At the time, Biden, a former vice president and senator, seemed to take a different view than his running mate Harris, a senator from California.

“Protesting such brutality is right and necessary. It’s an utterly American response,” Biden said of nationwide protests after the apparent killing of a black man named George Floyd by a Minneapolis police officer. “But burning down communities and needless destruction is not. Violence that endangers lives is not. Violence that guts and shutters businesses that serve the community is not.”

However, Harris called on her Twitter followers to donate to the Minnesota Freedom Fund to bail out arrested protesters and rioters. The bail fund secured the release of a convicted criminal who allegedly killed someone three weeks after his release, Fox News reported

“If you’re able to,” Harris tweeted in June 2020, “chip in now to the [Minnesota Freedom Fund] to help post bail for those protesting on the ground in Minnesota.”

As for the president’s mention of voter intimidation in his speech: In 2021, both Biden and Harris supported HR 1, dubbed the For the People Act. 

Among other provisions, the bill effectively would have expanded ballot harvesting, the controversial practice of allowing political operatives to engage in mass collection and distribution of absentee ballots. The practice historically has led to major voter intimidation scandals that in some cases led to the reversal of election outcomes. 

4. ‘Insurrectionists’

At several points during the speech, Biden referred to the events of Jan. 6, 2021, as an insurrection. He mentioned “charging insurrectionists” who threatened police officers and talked about “sick insurrectionists.”

However, the term “insurrection” has a specific legal definition under the U.S. code (U.S.C. 2383), which says:

Whoever incites, sets on foot, assists, or engages in any rebellion or insurrection against the authority of the United States or the laws thereof, or gives aid or comfort thereto, shall be fined under this title or imprisoned not more than 10 years, or both; and shall be incapable of holding any office under the United States.

Biden’s own Justice Department issued a press release this week about prosecutions resulting from the Capitol riot; none of the 950 arrested in connection with the riot was charged with insurrection. 

Prosecutors did charge 50 defendants with conspiracy, and four have been convicted of seditious conspiracy. The other conspiracy-related charges were conspiracy to obstruct a congressional proceeding, conspiracy to obstruct law enforcement during a civil disorder, or conspiracy to injure an officer.  
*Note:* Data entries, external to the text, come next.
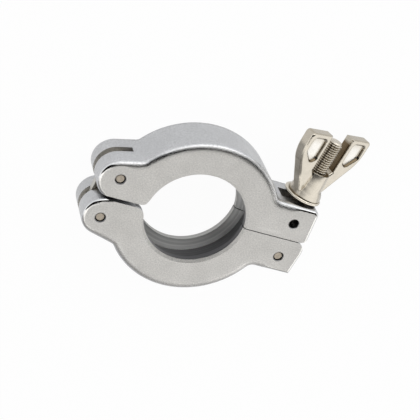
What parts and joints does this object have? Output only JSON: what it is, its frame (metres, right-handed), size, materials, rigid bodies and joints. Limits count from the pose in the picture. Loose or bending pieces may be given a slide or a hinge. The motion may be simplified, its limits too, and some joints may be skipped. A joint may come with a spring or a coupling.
{
  "type": "flange clamp",
  "caption": "Hinged ring clamp for a pair of small vacuum flanges: two cast jaws with a V groove, joined by a link hinge and closed by a swing bolt with a wing nut.",
  "frame": {"origin": "centre of the lower jaw's lip circle, at the middle of the clamp's width", "axes": "+Z along the flange axis towards the face that shows the wing nut's nearer wing, +X from the hinge to the bolt along the parting plane, +Y from the lower jaw to the upper jaw"},
  "size_m": [0.0873, 0.0672, 0.016],
  "materials": {
    "jaw": "cast aluminium, tumbled matte outside and machined in the bore",
    "steel": "plain rolled stainless steel",
    "pin": "cropped steel pin, nickel plated",
    "plated": "nickel plated, bright"
  },
  "bodies": {
    "lower_jaw": {"lower_jaw": "jaw", "lower_hinge_pin": "pin", "bolt_pivot_pin": "pin"},
    "hinge_link": {"hinge_link": "steel"},
    "upper_jaw": {"upper_jaw": "jaw", "upper_hinge_pin": "pin"},
    "swing_bolt": {"swing_bolt": "plated"},
    "washer": {"washer": "plated"},
    "wing_nut": {"wing_nut": "plated"}
  },
  "joints": [
    {"name": "link_pivot", "type": "hinge", "parent": "lower_jaw", "child": "hinge_link", "pos_m": [-0.0297, -0.00895, 0], "axis": [0, 0, 1], "range_deg": [0, 6.1]},
    {"name": "jaw_pivot", "type": "hinge", "parent": "hinge_link", "child": "upper_jaw", "pos_m": [-0.02855, 0.0058, 0], "axis": [0, 0, 1], "range_deg": [0, 6.1]},
    {"name": "bolt_swing", "type": "hinge", "parent": "lower_jaw", "child": "swing_bolt", "pos_m": [0.0332, -0.00675, 0], "axis": [0, 0, -1], "range_deg": [0, 110]},
    {"name": "nut_travel", "type": "slide", "parent": "swing_bolt", "child": "washer", "axis": [0.0958, 0.9954, 0], "range_m": [0, 0.0151]},
    {"name": "nut_spin", "type": "hinge", "parent": "washer", "child": "wing_nut", "pos_m": [0.0332, -0.00675, 0], "axis": [0.0958, 0.9954, 0], "range_deg": [0, 6750]}
  ],
  "couplings": [
    {"joint": "nut_travel", "follows": "nut_spin", "m_per_rad": 0.00012732},
    {"joint": "link_pivot", "follows": "nut_spin", "ratio": 0.00088889},
    {"joint": "jaw_pivot", "follows": "nut_spin", "ratio": 0.00088889}
  ]
}
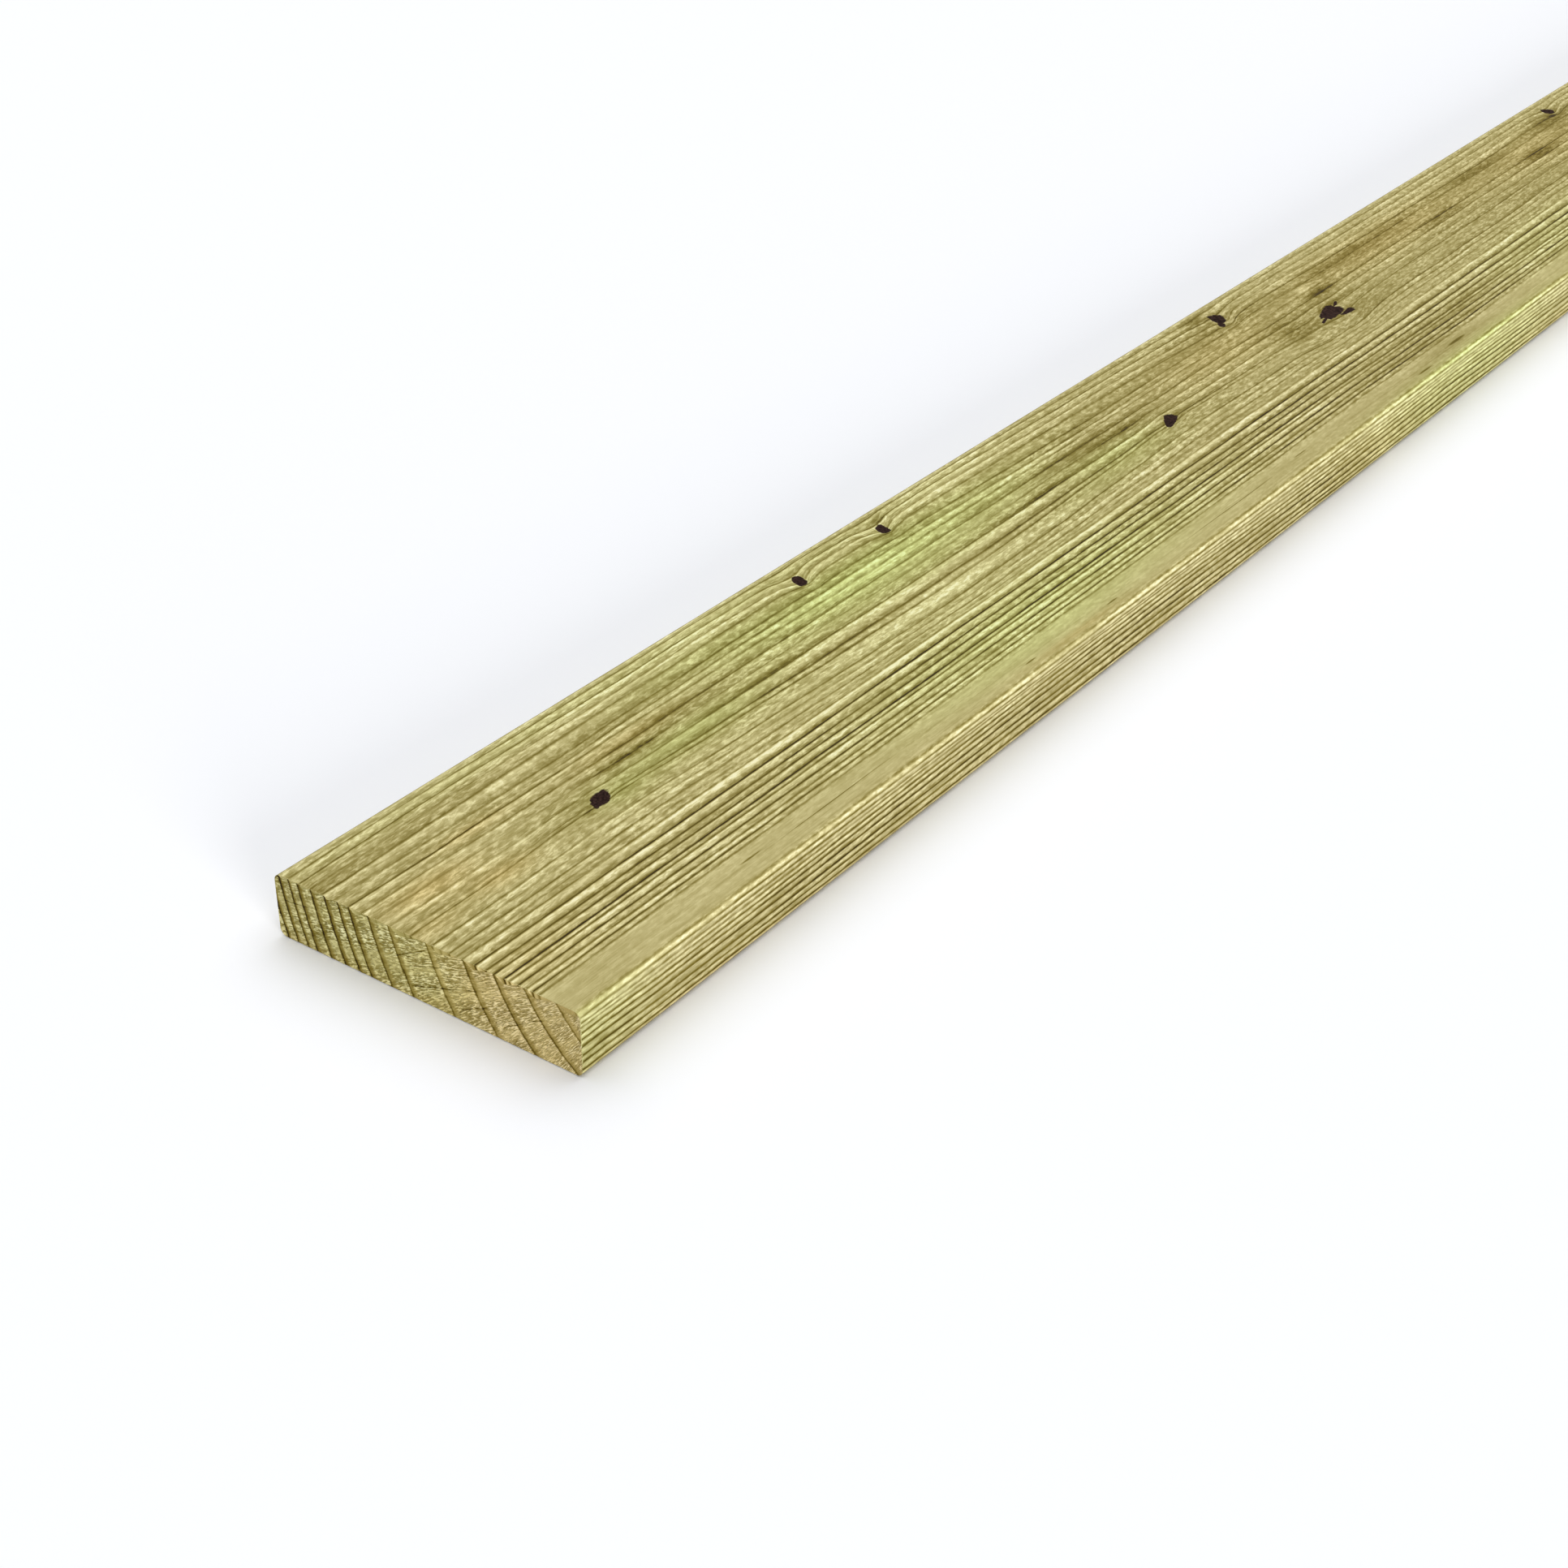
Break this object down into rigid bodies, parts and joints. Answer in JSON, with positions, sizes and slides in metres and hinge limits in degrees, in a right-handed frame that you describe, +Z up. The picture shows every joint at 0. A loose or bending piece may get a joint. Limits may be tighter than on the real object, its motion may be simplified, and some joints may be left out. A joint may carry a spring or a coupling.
{
  "type": "decking board",
  "caption": "Plain planed decking board of pressure-treated softwood, with eased long edges and square-sawn ends, laid flat across joists.",
  "frame": {"origin": "centre of the underside, which lies on the joists or the floor", "axes": "+X along the board's length, +Y across its width, +Z up out of the walking face"},
  "size_m": [1.8, 0.144, 0.027],
  "materials": {
    "treated_pine": "planed, pressure treated, no coating"
  },
  "bodies": {
    "root": {"board": "treated_pine"}
  },
  "joints": []
}
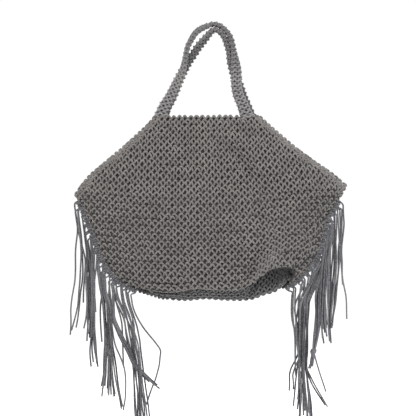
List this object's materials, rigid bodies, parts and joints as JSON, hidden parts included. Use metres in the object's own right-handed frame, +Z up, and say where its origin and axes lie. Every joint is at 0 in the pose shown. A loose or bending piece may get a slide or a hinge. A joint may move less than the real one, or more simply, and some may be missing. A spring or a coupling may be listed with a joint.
{
  "type": "shoulder bag",
  "caption": "Knotted cord shoulder bag with two straps, a mouth open from corner to corner and a cord fringe along both side seams.",
  "frame": {"origin": "where the straps lie one over the other over whatever holds them, at the middle of the two", "axes": "+Z up, +X to the right seen from the front, the front panel faces -Y"},
  "size_m": [0.4623, 0.0856, 0.673],
  "materials": {
    "panel_cord": "matt knotted cord",
    "base_cord": "matt knotted cord",
    "strap_cord": "matt knotted cord",
    "fringe_cord": "matt loose cord"
  },
  "bodies": {
    "root": {"front_panel": "panel_cord", "back_panel": "panel_cord", "base": "base_cord", "handle_front": "strap_cord", "handle_back": "strap_cord", "fringe_left": "fringe_cord", "fringe_right": "fringe_cord"}
  },
  "joints": []
}
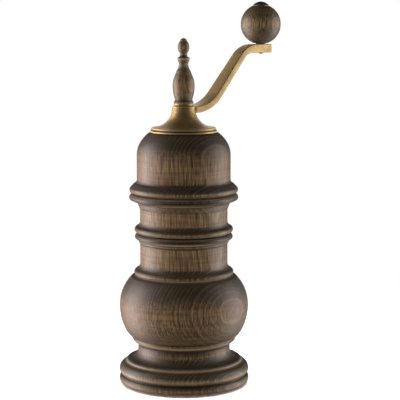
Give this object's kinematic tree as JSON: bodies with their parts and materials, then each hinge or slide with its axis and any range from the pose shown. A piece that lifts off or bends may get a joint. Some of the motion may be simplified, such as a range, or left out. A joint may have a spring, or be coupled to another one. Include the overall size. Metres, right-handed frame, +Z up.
{
  "type": "crank pepper mill",
  "caption": "Tall turned dark-beech pepper mill with a brass S-shaped crank, ball knob, wooden finial and a working burr set.",
  "frame": {"origin": "centre of the foot's underside, on the drive axis", "axes": "+Z up along the drive axis, +X from the drive axis towards the crank's knob at rest"},
  "size_m": [0.1032, 0.0702, 0.2052],
  "materials": {
    "beech_dark": "dark stained beech, waxed satin",
    "brass_antique": "antique brushed brass",
    "steel_zinc": "bright zinc plated",
    "burr_steel": "dark hardened steel",
    "spring_steel": "bright wire",
    "dark_metal": "black lacquered metal, satin",
    "nylon": "natural nylon",
    "fibre": "dark vulcanised fibre"
  },
  "bodies": {
    "base": {"body": "beech_dark", "outer_burr": "burr_steel", "burr_retainer": "steel_zinc", "retainer_screws": "steel_zinc", "shaft_bridge": "steel_zinc", "bridge_screws": "steel_zinc", "bridge_bush": "nylon"},
    "lid": {"lid": "beech_dark", "lid_plate": "steel_zinc", "lid_screws": "steel_zinc", "lid_bush": "brass_antique", "crank_washer": "fibre"},
    "crank": {"crank_arm": "brass_antique", "knob_pin": "dark_metal", "knob_washer": "dark_metal", "knob_cap": "dark_metal"},
    "knob": {"knob_ball": "beech_dark"},
    "finial": {"finial": "beech_dark", "finial_insert": "brass_antique", "finial_ferrule": "brass_antique"},
    "seat": {"spring_seat": "steel_zinc", "burr_spring": "spring_steel"},
    "shaft": {"drive_shaft": "steel_zinc", "inner_burr": "burr_steel", "rotor_washer": "steel_zinc", "rotor_screw": "steel_zinc"}
  },
  "joints": [
    {"name": "lid_lift", "type": "slide", "parent": "base", "child": "lid", "axis": [0, 0, 1], "range_m": [0, 0.085]},
    {"name": "crank_turn", "type": "hinge", "parent": "lid", "child": "crank", "pos_m": [0, 0, 0.136], "axis": [0, 0, 1], "continuous": true},
    {"name": "knob_spin", "type": "hinge", "parent": "crank", "child": "knob", "pos_m": [0.057, 0, 0.193], "axis": [0, 0, 1], "continuous": true},
    {"name": "finial_turn", "type": "hinge", "parent": "crank", "child": "finial", "pos_m": [0, 0, 0.15], "axis": [0, 0, 1], "range_deg": [-360, 360]},
    {"name": "seat_turn", "type": "hinge", "parent": "base", "child": "seat", "pos_m": [0, 0, 0.037], "axis": [0, 0, 1], "continuous": true},
    {"name": "shaft_lift", "type": "slide", "parent": "seat", "child": "shaft", "axis": [0, 0, 1], "range_m": [-0.0008, 0.0008], "deforming": ["burr_spring"]}
  ],
  "couplings": [
    {"joint": "seat_turn", "follows": "crank_turn", "ratio": 1},
    {"joint": "finial_turn", "follows": "shaft_lift", "rad_per_m": -7853}
  ]
}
Seditious conspiracy (under U.S.C. 2384) is defined this way: 

If two or more persons in any State or Territory, or in any place subject to the jurisdiction of the United States, conspire to overthrow, put down, or to destroy by force the Government of the United States, or to levy war against them, or to oppose by force the authority thereof, or by force to prevent, hinder, or delay the execution of any law of the United States, or by force to seize, take, or possess any property of the United States contrary to the authority thereof, they shall each be fined under this title or imprisoned not more than twenty years, or both.